Answer: by establishing two effective mechanisms to change what the Church believes and practises; the creation of the principle and process of synodality itself and the adjudicating concept of the sensus fidei.


In practice, this present Synod is of course only the beginning of a process. We have been promised that it will be followed with another one in 2024. It is, of course, a well-known principle of stalking that you don’t frighten your prey too early. There was never any intention for this Synod to take any heterodox decisions.


What was important was that it should be established as an alternative forum with a mandate to “listen to the spirit” and propose the Church change its teaching accordingly. Now that the mechanism is safely in place and the precedent has been established without being successfully challenged, the achievement of the change of doctrine can wait a few months.


The sensus fidelium is critical to this and when we ask what it is, we find that it is defined in impossibly vague terms.


The Synod document states: “All believers possess an instinct for the truth of the gospel, the sensus fidei. It consists in a certain connaturality with divine realities and the aptitude to grasp what conforms to the truth of faith intuitively.”


While this may be true in the most general sense, it fails in practical implementation in any historical context. If were true on the sense it was offered, there would be few or no schisms in Church history. It is either a piece of naivety of politically useful revisionism.


“Synodal processes enhance this gift and allow for verifying the existence of that consensus of the faithful (consensus fidelium), which is a sure criterion for determining whether a particular doctrine or practice belongs to the Apostolic faith.”

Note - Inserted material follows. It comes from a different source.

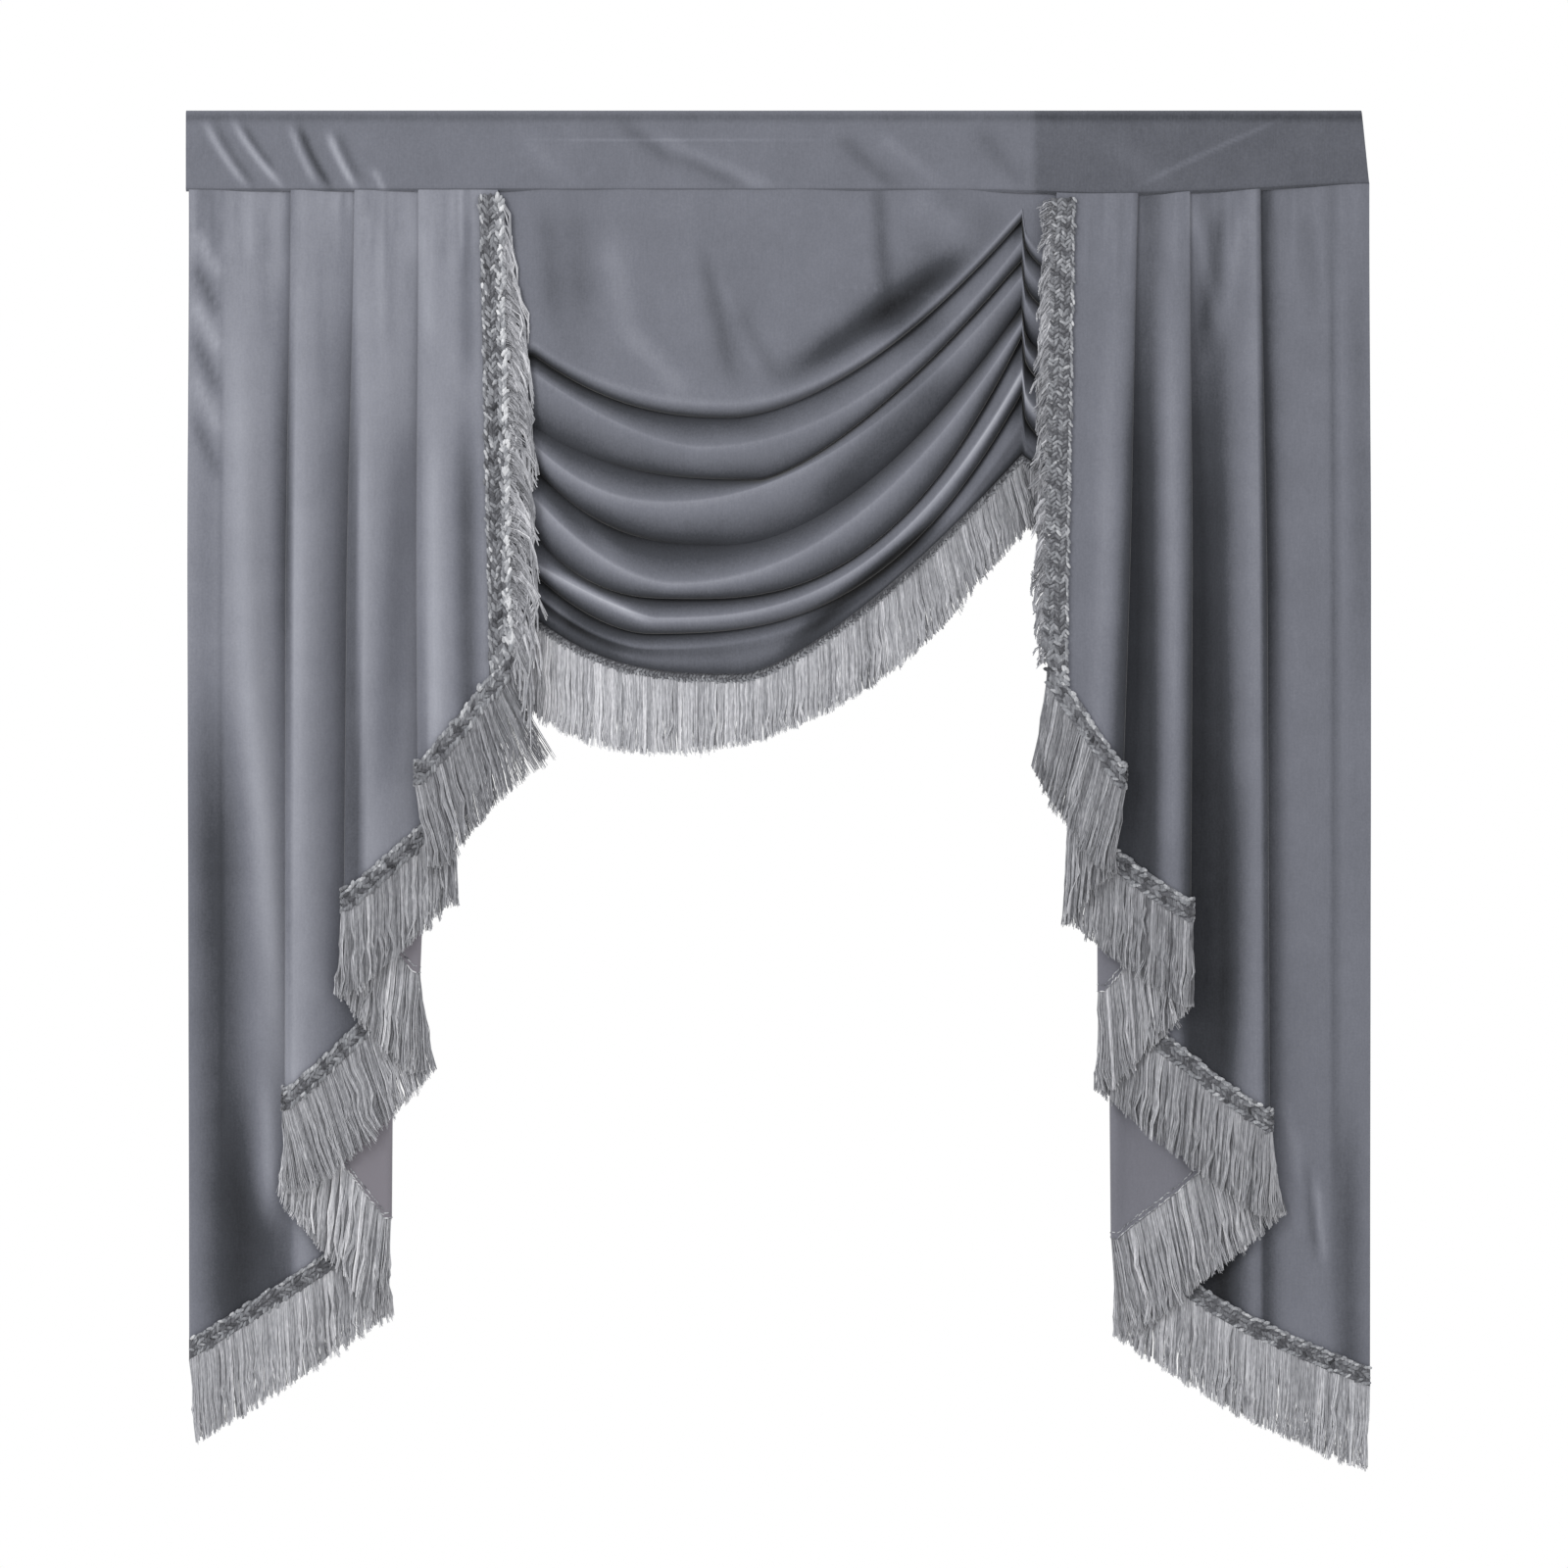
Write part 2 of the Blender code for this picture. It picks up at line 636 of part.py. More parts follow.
def swag_column(x):
    """Points (y, drop) down the front of the swag at x, from the seam to the hem."""
    amount = relief_share(x)
    seam = seam_drop(x) + SEAM_GAP
    first = line_drop(SWAG_LINES[0], x)
    column = []
    for row in range(SWAG_FLAT_ROWS):
        drop = lerp(seam, first, row / SWAG_FLAT_ROWS)
        column.append((swag_base(x, drop), drop))
    for line, after in zip(SWAG_LINES, SWAG_LINES[1:]):
        drop = line_drop(line, x)
        middle = (drop + line_drop(after, x)) / 2
        column.append((swag_base(x, drop) - line.out * amount, drop))
        column.append((swag_base(x, middle) - middle_out(line, after) * amount, middle))
    hem_line = SWAG_LINES[-1]
    hem = line_drop(hem_line, x)
    above = column[-1][1]
    heading = hem - min(SWAG_HEADING_HIDDEN, SWAG_HEADING_SHARE * (hem - above))
    share = (heading - above) / (hem - above)
    out = lerp(SWAG_LINES[-2].out, hem_line.out, (1.0 + share) / 2)
    column.append((swag_base(x, heading) - out * amount, heading))
    column.append((swag_base(x, hem) - hem_line.out * amount, hem))
    return column


def middle_out(line, after):
    """Relief half-way between a ridge and a crease: round ridge, narrow crease."""
    ridge, crease = (line, after) if line.out > after.out else (after, line)
    return lerp(ridge.out, crease.out, 0.5 ** crease.sharp)


def swag_columns():
    """X of the columns, with one on the tape."""
    left = [lerp(SWAG_LEFT_X, TAPE_X, step / SWAG_COLUMNS_LEFT)
            for step in range(SWAG_COLUMNS_LEFT + 1)]
    right = [lerp(TAPE_X, SWAG_RIGHT_X, step / SWAG_COLUMNS_RIGHT)
             for step in range(1, SWAG_COLUMNS_RIGHT + 1)]
    return left + right


def make_swag():
    places = swag_columns()
    columns = [swag_column(x) for x in places]
    front = []
    back = []
    for row in range(len(columns[0])):
        front.append([(x, column[row][0], -column[row][1])
                      for x, column in zip(places, columns)])
        back.append([(x, y + SWAG_THICKNESS_Y, z) for x, y, z in front[-1]])
    sheet_solid("swag", front, back, FABRIC_COLOUR)


def make_swag_fringe():
    """The heading is sewn behind the swag's hem and shows below it."""
    stations = []
    for x in swag_columns():
        (y_top, top), (y_hem, hem) = swag_column(x)[-2:]
        slope = (y_hem - y_top) / (hem - top)
        bottom = hem + SWAG_HEADING_SHOWN
        y_bottom = y_hem + slope * SWAG_HEADING_SHOWN
        near = SWAG_THICKNESS_Y + STITCH_GAP
        far = near + HEADING_THICKNESS
        stations.append(((x, y_top + near, -top), (x, y_top + far, -top),
                         (x, y_bottom + near, -bottom), (x, y_bottom + far, -bottom)))
    one_panel = [0] * (len(stations) - 1)
    stations, cells = split_into_locks(stations, LOCK_PITCH, LOCK_SHARE, one_panel)
    locks = {cell: (lock_sway(number), 0.0, -SWAG_LOCK_LENGTH)
             for number, (cell, _) in enumerate(cells)}
    fringe_solid("swag_fringe", stations, locks)


def clear_scene():
    for thing in list(bpy.data.objects):
        bpy.data.objects.remove(thing, do_unlink=True)


def main():
    clear_scene()
    left = Tail(-1.0, LEFT_TAIL, LEFT_SOFT_FOLDS)
    right = Tail(1.0, RIGHT_TAIL, RIGHT_SOFT_FOLDS)
    make_header()
    make_swag()
    make_swag_fringe()
    for side, tail, angle in (("left", left, LEFT_EDGE_LOCK_ANGLE),
                              ("right", right, RIGHT_EDGE_LOCK_ANGLE)):
        make_tail("tail_" + side, tail)
        make_hem_fringe("hem_fringe_" + side, tail)
        make_edge_fringe("edge_fringe_" + side, tail, angle)


main()
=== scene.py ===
# %% [markdown]
# # A swag and cascade valance in velvet
#
# The real object is a window valance: a straight header band, a swag draped between
# two pleated tails, and a brush fringe along every free edge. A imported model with
# the true folds is already there. This lesson loads it and makes the fine surface:
# cloth with its nap and creases, braided headings, and fringe of single strands.

import math
from collections import namedtuple

import bpy
import numpy as np
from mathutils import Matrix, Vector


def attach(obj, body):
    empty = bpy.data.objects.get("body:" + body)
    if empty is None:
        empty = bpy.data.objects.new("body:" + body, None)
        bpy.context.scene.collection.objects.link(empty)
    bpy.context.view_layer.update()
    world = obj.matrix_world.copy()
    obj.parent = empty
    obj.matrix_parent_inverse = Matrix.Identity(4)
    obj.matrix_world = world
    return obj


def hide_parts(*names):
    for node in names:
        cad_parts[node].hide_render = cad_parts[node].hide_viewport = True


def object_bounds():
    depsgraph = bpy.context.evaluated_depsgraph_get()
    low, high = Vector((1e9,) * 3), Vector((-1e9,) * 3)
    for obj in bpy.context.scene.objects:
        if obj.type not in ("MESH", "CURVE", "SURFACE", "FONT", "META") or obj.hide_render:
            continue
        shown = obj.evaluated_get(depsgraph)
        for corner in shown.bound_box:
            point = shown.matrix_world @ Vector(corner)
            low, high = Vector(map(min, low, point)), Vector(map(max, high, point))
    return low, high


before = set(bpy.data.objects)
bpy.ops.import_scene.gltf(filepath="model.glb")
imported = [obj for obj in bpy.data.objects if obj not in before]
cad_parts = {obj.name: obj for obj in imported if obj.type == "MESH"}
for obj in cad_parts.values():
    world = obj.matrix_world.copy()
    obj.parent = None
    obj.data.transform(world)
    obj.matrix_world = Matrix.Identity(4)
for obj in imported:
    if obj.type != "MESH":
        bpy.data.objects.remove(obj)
cad_low, cad_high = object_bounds()
print("nodes:", ", ".join(sorted(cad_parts)))

# %% [markdown]
# ## The camera
#
# The photograph is square and looks straight at the valance. A long lens from five
# metres away gives the same flat view. One millimetre of the header's plane is then
# one pixel of a picture 1600 pixels wide, which makes places easy to compare.

# %% Set up the camera
PICTURE_WIDTH = 1.6
CAMERA_DISTANCE = 5.0
CAMERA_X = 0.0065
CAMERA_Z = -0.687
SENSOR = 36.0

camera_data = bpy.data.cameras.new("camera")
camera_data.sensor_width = SENSOR
camera_data.lens = SENSOR * CAMERA_DISTANCE / PICTURE_WIDTH
camera = bpy.data.objects.new("camera", camera_data)
camera.location = (CAMERA_X, -CAMERA_DISTANCE, CAMERA_Z)
camera.rotation_euler = (math.radians(90.0), 0.0, 0.0)
bpy.context.scene.collection.objects.link(camera)
bpy.context.scene.camera = camera
print("lens:", camera_data.lens, "mm")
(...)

The audacity that lies behind this statement is as breathtaking as it is threatening. In a piece of progressive Gnosticism “intuitive” authority is being claimed for a handpicked group of people who have it in common that they support secular progressive values over traditional orthodox ones.


But that is exactly the strategy that is being adopted to achieve a revolution of dogma and teaching in the Church.

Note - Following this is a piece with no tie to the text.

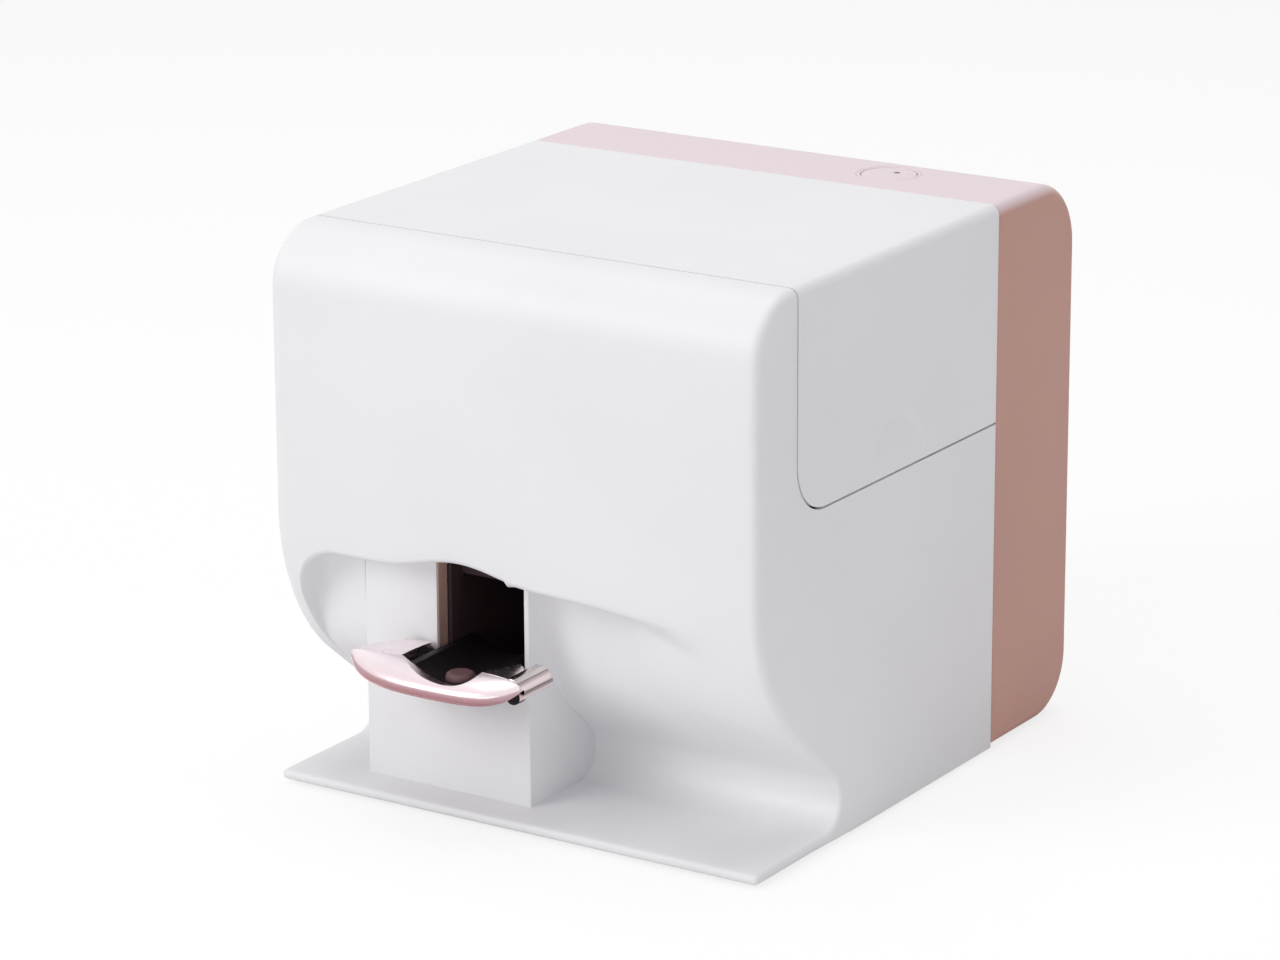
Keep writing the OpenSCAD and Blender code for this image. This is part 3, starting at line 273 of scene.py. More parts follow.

Special pleading has been adopted (exactly as it was with the Anglicans) that only our culture is sufficiently competent to understand complexities of sex and sexuality, unlike its more primitive and scientifically unskilled predecessors.


In a section entitled “Ecclesial discernment and open questions”, the Synod document proposed that “to avoid taking refuge in the comfort of conventional formulas” (which presumably means orthodox theology and the settled mind of the Church) “it was necessary to consider perspectives from the human and social sciences, philosophical reflection and theological elaboration”.

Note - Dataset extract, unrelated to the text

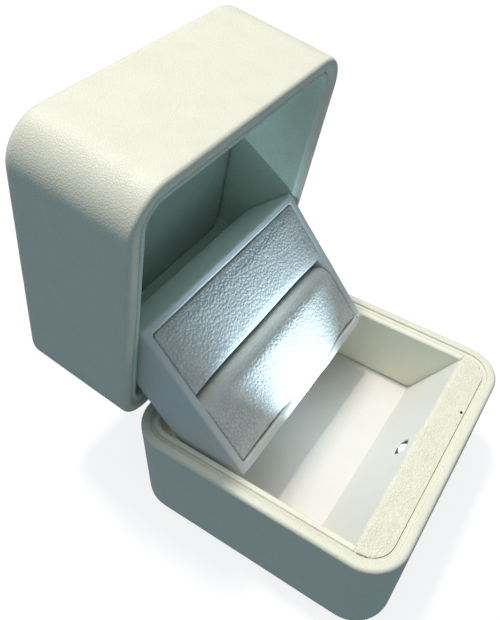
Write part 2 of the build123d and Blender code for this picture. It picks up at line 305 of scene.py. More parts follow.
def surfaced(nodes, shader, colour, roughness, height, depth):
    """Links the colour and roughness of a material, and a bump of the height and depth."""
    bump = nodes.add("ShaderNodeBump", {"Height": height, "Distance": depth, "Strength": 1.0})
    link = nodes.tree.links.new
    link(colour, shader.inputs["Base Color"])
    link(roughness, shader.inputs["Roughness"])
    link(bump.outputs["Normal"], shader.inputs["Normal"])


def mixed(nodes, factor, first, second):
    """Mixes two colours, each given as three numbers or as another node's output."""
    node = nodes.add("ShaderNodeMix", data_type="RGBA")
    nodes.tree.links.new(factor, node.inputs["Factor"])
    colours = [socket for socket in node.inputs if socket.type == "RGBA"]
    for socket, colour in zip(colours, (first, second)):
        if isinstance(colour, bpy.types.NodeSocket):
            nodes.tree.links.new(colour, socket)
        else:
            socket.default_value = (*colour, 1)
    return next(socket for socket in node.outputs if socket.type == "RGBA")


def leather(name, colour, crease, cell, depth, roughness, gloss=0.42, drawn=None):
    """Embossed leather: rounded cells with creases between them, a finer grain and soft blotches.

    cell is the size of a pebble and depth that of the creases between pebbles. drawn is a height
    and a colour: below it the leather is drawn tight, its pebbles nearly gone, and its colour is
    swapped for the given one, a tint of painted light.
    """
    fine, worn = 0.35, 0.04
    made, nodes, shader, place = material(name, Specular_IOR_Level=gloss)
    drift = nodes.noise(place, 2.4 * cell, 2.0)
    push = nodes.scaled(nodes.vector("SUBTRACT", drift.outputs["Color"], (0.5, 0.5, 0.5)), 0.9 * cell)
    bent = nodes.vector("ADD", place, push)
    edges = {"Vector": bent, "Scale": 1 / cell}
    cells = nodes.add("ShaderNodeTexVoronoi", edges, feature="DISTANCE_TO_EDGE")
    pebble = nodes.ramp(cells.outputs["Distance"], 0.0, 0.32)
    if drawn:
        level = nodes.add("ShaderNodeSeparateXYZ", {"Vector": place}).outputs["Z"]
        tight = nodes.ramp(level, drawn[0], drawn[0] + 1.0 * MM, 0.85, 0.0)
        pebble = nodes.math("MAXIMUM", pebble, tight)
    grain = nodes.noise(place, 0.22 * cell, 3.0, 0.6).outputs["Fac"]
    slack = nodes.noise(place, 9 * MM, 2.0).outputs["Fac"]
    height = nodes.math("ADD", pebble, nodes.math("MULTIPLY", grain, fine))
    height = nodes.math("ADD", height, nodes.math("MULTIPLY", slack, 0.8))
    shade = nodes.math("MULTIPLY", nodes.math("SUBTRACT", 1.0, pebble), 0.3)
    blotch = nodes.ramp(nodes.noise(place, 6 * MM, 4.0, 0.6).outputs["Fac"], 0.35, 0.7, 0.0, 0.2)
    tint = nodes.math("ADD", shade, blotch)
    shown = mixed(nodes, tint, colour, crease)
    # Below the drawn height the colour is painted light: the lamp's bluish glow on the slope.
    if drawn:
        shown = mixed(nodes, tight, shown, drawn[1])
    dull = nodes.math("MULTIPLY", nodes.math("SUBTRACT", 1.0, pebble), 0.15)
    wear = nodes.ramp(nodes.noise(place, 4 * MM, 5.0, 0.65).outputs["Fac"], 0.3, 0.7, -worn, worn)
    rough = nodes.math("ADD", nodes.math("ADD", roughness, dull), wear)
    surfaced(nodes, shader, shown, rough, height, depth)
    return made


def pebble_cells(nodes, place, scale):
    """Distance to the nearest crease of the cushions' grain, in cells."""
    drift = nodes.add(
        "ShaderNodeTexNoise", {"Vector": place, "Scale": nodes.math("MULTIPLY", scale, 0.45)}
    )
    push = nodes.vector("SUBTRACT", drift.outputs["Color"], (0.5, 0.5, 0.5))
    push = nodes.scaled(push, nodes.math("DIVIDE", 0.9, scale))
    cells = nodes.add(
        "ShaderNodeTexVoronoi",
        {"Vector": nodes.vector("ADD", place, push), "Scale": scale},
        feature="DISTANCE_TO_EDGE",
    )
    return cells.outputs["Distance"]


def pebble_leather(name, colour, crease):
    """Leather whose pebbles are in the mesh; here their creases are cut sharper and darkened with
    painted shade.

    The mesh keeps where the grain was laid out and how strongly it stands up there.
    """
    made, nodes, shader, place = material(name, Specular_IOR_Level=0.42)
    laid = nodes.add("ShaderNodeAttribute", attribute_name="grain_place").outputs["Vector"]
    relief = nodes.add("ShaderNodeAttribute", attribute_name="relief").outputs["Fac"]
    edge = pebble_cells(nodes, laid, 1 / PEBBLE)
    dome = nodes.math("MULTIPLY", nodes.ramp(edge, 0.0, 0.3), relief)
    cut = nodes.math("SUBTRACT", 1.0, nodes.ramp(edge, 0.0, 0.13))
    between = nodes.math("MULTIPLY", cut, relief)
    grain = nodes.noise(place, 0.16 * MM, 3.0, 0.6).outputs["Fac"]
    height = nodes.math("ADD", nodes.math("MULTIPLY", dome, 2.8), grain)
    blotch = nodes.ramp(nodes.noise(place, 5 * MM, 4.0, 0.6).outputs["Fac"], 0.35, 0.7, 0.0, 0.25)
    # Darker in the creases between pebbles: painted shade; the blotches are the leather's own uneven
    # tone.
    tint = nodes.math("ADD", nodes.math("MULTIPLY", between, 0.7), blotch)
    rough = nodes.math("ADD", 0.36, nodes.math("MULTIPLY", between, 0.25))
    rough = nodes.math("ADD", rough, nodes.math("MULTIPLY", grain, 0.12))
    surfaced(nodes, shader, mixed(nodes, tint, colour, crease), rough, height, 0.014 * MM)
    return made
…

“Certain issues, such as those relating to gender identity and sexual orientation … are controversial not only in society, but also in the Church, because they raise new questions.”


And there you find presented both the platform and the mechanism for changing the Church’s teaching on the ordination of women and the blessing of gay relationships.


This strategy has clearly been in the pipeline for some considerable time and is being rolled out step by step, as a carefully conceived plan of action.


It has been preceded by a series of statements made by progressive spokesmen that have prepared the ground for the changes.


In a year’s time the next stage – the reconsideration of sex and sexuality in a way that is aligned with the better-scientifically informed values of secularity – will be intuited by the newly authoritative arbiters of faith who have been inducted into the new synodality.


The revolution is under way on on schedule. What remains to be discovered is how faithful and traditional Catholics respond to having the Church hijacked from under their feet and pews by dogma formed from the precepts of progressive ethics and therapeutic truisms.





In Christ Crucified and the Most Victorious Heart of Jesus.